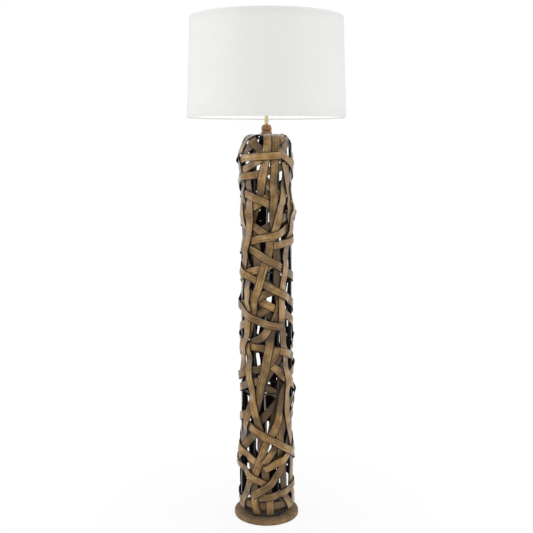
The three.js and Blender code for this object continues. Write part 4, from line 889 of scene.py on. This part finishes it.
def wound_cane():
    """Canes side by side, streaked and patchy, with painted shade in the crevice where two meet."""
    cane = bpy.context.scene.lamp_colours.cane[:]
    sizes = bpy.context.scene.lamp_sizes
    pitch = 2 * math.pi * (wrap_high.x - sizes.cane_ridge) / sizes.cane_count
    material, tree, shader = new_material("wound_cane", rough=0.5, sheen_weight=0.15, specular_ior_level=0.2)
    vector = uv_vector(tree)
    turn = maths(tree, "MULTIPLY", split(tree, vector)[0], math.pi / pitch)
    wave = maths(tree, "ABSOLUTE", maths(tree, "SINE", turn))
    grain = group_node(tree, "grain", vector, Across=0.8 / pitch, Along=22.0)
    base = mix_colour(tree, remap(tree, grain["Streaks"], 0.36, 0.66), toned(cane, 0.42), cane)
    base = mix_colour(tree, remap(tree, grain["Patches"], 0.5, 0.72, 0.0, 0.6), base, toned(cane, 1.5))
    # Painted shade: dark in the crevice between two canes.
    base = mix_colour(tree, remap(tree, wave, 0.0, 0.45, 0.85, 0.0), base, (0.05, 0.028, 0.013))
    paint(tree, shader, base, grain["Height"], depth=0.2, strength=0.7)
    return material


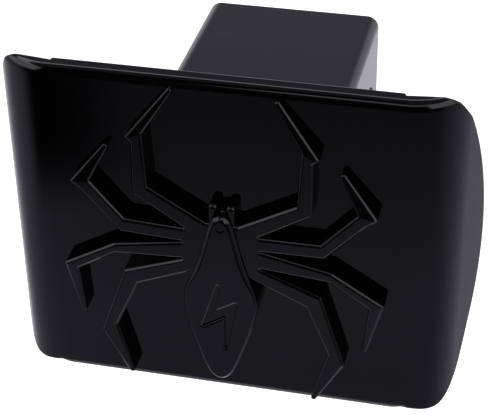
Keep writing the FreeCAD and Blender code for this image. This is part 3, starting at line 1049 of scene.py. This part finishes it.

| WHAT THE EXERCISE ASKS |
Copy all the entries verbatim.

| FINAL RESULT |
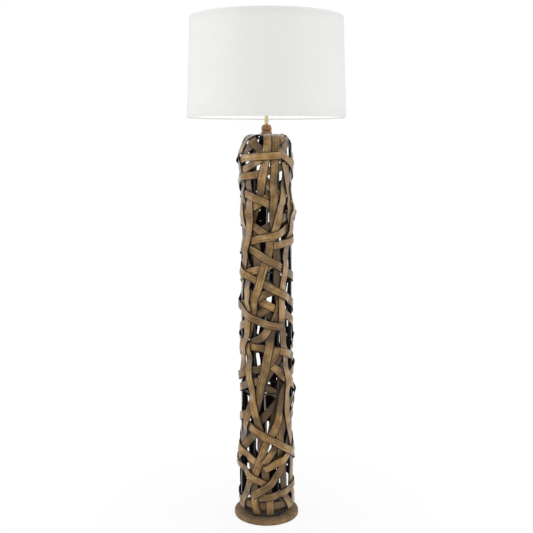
The three.js and Blender code for this object continues. Write part 4, from line 889 of scene.py on. This part finishes it.
def wound_cane():
    """Canes side by side, streaked and patchy, with painted shade in the crevice where two meet."""
    cane = bpy.context.scene.lamp_colours.cane[:]
    sizes = bpy.context.scene.lamp_sizes
    pitch = 2 * math.pi * (wrap_high.x - sizes.cane_ridge) / sizes.cane_count
    material, tree, shader = new_material("wound_cane", rough=0.5, sheen_weight=0.15, specular_ior_level=0.2)
    vector = uv_vector(tree)
    turn = maths(tree, "MULTIPLY", split(tree, vector)[0], math.pi / pitch)
    wave = maths(tree, "ABSOLUTE", maths(tree, "SINE", turn))
    grain = group_node(tree, "grain", vector, Across=0.8 / pitch, Along=22.0)
    base = mix_colour(tree, remap(tree, grain["Streaks"], 0.36, 0.66), toned(cane, 0.42), cane)
    base = mix_colour(tree, remap(tree, grain["Patches"], 0.5, 0.72, 0.0, 0.6), base, toned(cane, 1.5))
    # Painted shade: dark in the crevice between two canes.
    base = mix_colour(tree, remap(tree, wave, 0.0, 0.45, 0.85, 0.0), base, (0.05, 0.028, 0.013))
    paint(tree, shader, base, grain["Height"], depth=0.2, strength=0.7)
    return material


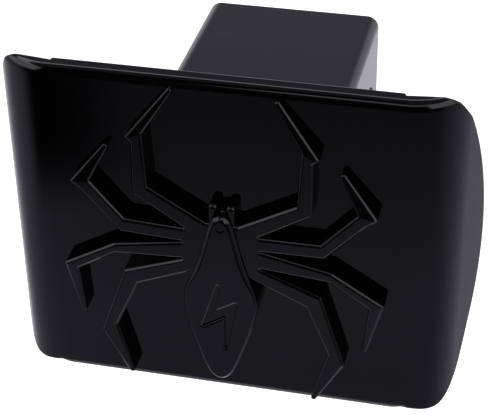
Keep writing the FreeCAD and Blender code for this image. This is part 3, starting at line 1049 of scene.py. This part finishes it.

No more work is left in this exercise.